Memphis Belle nose to nose with Shoo Shoo Shoo Baby. (photo by Ken LaRock for USAF)


  1. Amazing, wonderful story. As an old former Navy command pilot of an unarmed SP2H aircraft flying “Market Time” recon flights in Vietnam, the Sea of Japan and other such garden spots. I take great pleasure in reading stories about and honoring extraordinary airmanship and about individual aircraft that have their own spirit that speaks quietly saying: Come find me. I’ve made great flights with fine air crews for our country. I can still shine for you.
    As a youth, I remember well the Andrew Sisters singing “Shoo Shoo Baby”.

    • Thanks Rick for the link to the song Shoo Shoo Baby by The Andrews Sisters. I can picture the crew of Shoo Shoo Baby huddled around a small radio in a ready room listening to this song.

  2. I saw Shoo Shoo Baby at Dover AFB during her restoration, and was impressed by the dedication of the team to every detail of the job as well as the obvious pride of workmanship that went into the project!

  3. Just a couple of spelling corrections – it was Paul McDuffee, and I’m Steve Birdsall.

    Also, the original name “Shoo Shoo Baby” was simply ornate lettering, no nose art. When Tony Starcer painted the Varga girl on the nose he also correctly added an extra “Shoo”.

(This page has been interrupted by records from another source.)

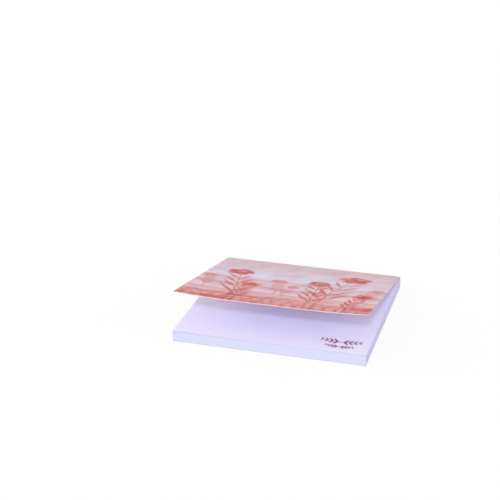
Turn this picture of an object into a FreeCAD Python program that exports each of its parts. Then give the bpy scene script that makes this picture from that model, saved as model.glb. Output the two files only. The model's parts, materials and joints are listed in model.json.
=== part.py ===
"""Pad of sticky notes in a soft card cover.

A square block of thin notes lies on the back panel of a folded strip of card.
The strip turns up at a crease behind the block, as the spine, and over at a
second crease, as the front panel. The front panel stands half open, and its
two front corners are curled up.

Frame: millimetres, X across the pad, Y from its front edge (-) to its spine
(+), Z up. The origin is the middle of the underside.
"""
import FreeCAD, Part
import os
from math import asin, cos, pi, sin
import Sketcher

# Driving dimensions, in millimetres and degrees
DIMENSIONS = {
    "pad_width": 75.0,
    "block_depth": 74.4,
    "block_height": 3.9,
    "card": 0.3,
    "rear_gap": 0.3,
    "closed_gap": 0.3,
    "crease_gap": 0.05,
    "opening_angle": 11.2,
    "corner_curl": 0.9,
    "curl_width": 25.5,
}

# Places worked out from the dimensions, as expressions of the sheet
CREASE_Y = "((dims.block_depth + dims.rear_gap) / 2)"
FRONT_Y = "((dims.block_depth + dims.rear_gap + dims.card) / 2)"
LOWER_CREASE_Z = "(dims.card / 2)"
SPINE_REACH = "(dims.block_height + dims.closed_gap + dims.card)"
PANEL_START = "(dims.card / 2 + dims.crease_gap)"
PANEL_REACH = f"({CREASE_Y} + {FRONT_Y})"

doc = FreeCAD.newDocument("sticky_note_pad")


def fill_sheet():
    """The spreadsheet of driving dimensions, one named row for each."""
    sheet = doc.addObject("Spreadsheet::Sheet", "dims")
    for row, (alias, value) in enumerate(DIMENSIONS.items(), start=1):
        sheet.set(f"A{row}", alias)
        sheet.set(f"B{row}", str(value))
        sheet.setAlias(f"B{row}", alias)
    doc.recompute()
    return sheet


dims = fill_sheet()


def new_body(label):
    """An empty body under the name of its sub-part."""
    body = doc.addObject("PartDesign::Body", label)
    body.Label = label
    return body


def new_sketch(body, name, role, offset=None):
    """A sketch on one of the body's own planes, moved along its normal by an expression."""
    plane = next(item for item in body.Origin.OriginFeatures if item.Role == role)
    sketch = body.newObject("Sketcher::SketchObject", name)
    sketch.AttachmentSupport = [(plane, "")]
    sketch.MapMode = "FlatFace"
    if offset is not None:
        sketch.setExpression("AttachmentOffset.Base.z", offset)
    return sketch


def bind(sketch, constraint, name, expression):
    """Adds a constraint under a name, with its size from the sheet."""
    index = sketch.addConstraint(constraint)
    sketch.renameConstraint(index, name)
    sketch.setExpression(f"Constraints.{name}", expression)


def place(body, y, z):
    """Puts a body's own origin at a place in the pad's middle plane."""
    body.setExpression("Placement.Base.y", y)
    body.setExpression("Placement.Base.z", z)


def across(body, sketch, name):
    """Pads a side profile evenly to both sides, over the pad's width."""
    pad = body.newObject("PartDesign::Pad", name)
    pad.Profile = sketch
    pad.Midplane = True
    pad.setExpression("Length", "dims.pad_width")
    return pad


# Sketcher's numbers for the ends and centre of an edge, and for its own axes
START, END, CENTRE = range(1, 4)
HORIZONTAL_AXIS, VERTICAL_AXIS = range(-1, -3, -1)
ORIGIN = (HORIZONTAL_AXIS, START)


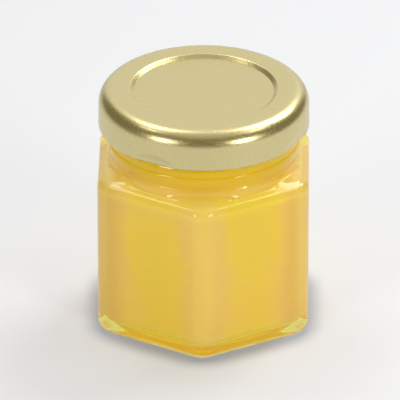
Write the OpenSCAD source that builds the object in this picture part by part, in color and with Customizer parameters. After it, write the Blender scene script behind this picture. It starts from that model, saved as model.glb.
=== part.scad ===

    • Steve, Nice to hear from you. I’m Mike Leister the guy who originated the Shoo Shoo Baby restoration at Dover. Later we started the Air Mobility Command Museum at Dover and restored a second B-17G, non-combat vet. We started with virtually no supporting organization and no money, it was a labor of love

  4. Not told in this excellent article is that Doc Hospers, founder of the Vintage Flying Museum in Fort Worth Texas, original owner and restorer of “Chuckie” the B-17, flew Shoo Shoo Baby to the museum for its final flight. He was an excellent pilot and a skilled B-17 pilot. Sadly he has since flown west for the last time. Also, Chuckie has a new home and a new name. Chuckie is/was the only PathFinder B-17 in existence (flying) and the new owners seem to have no want to properly restore her.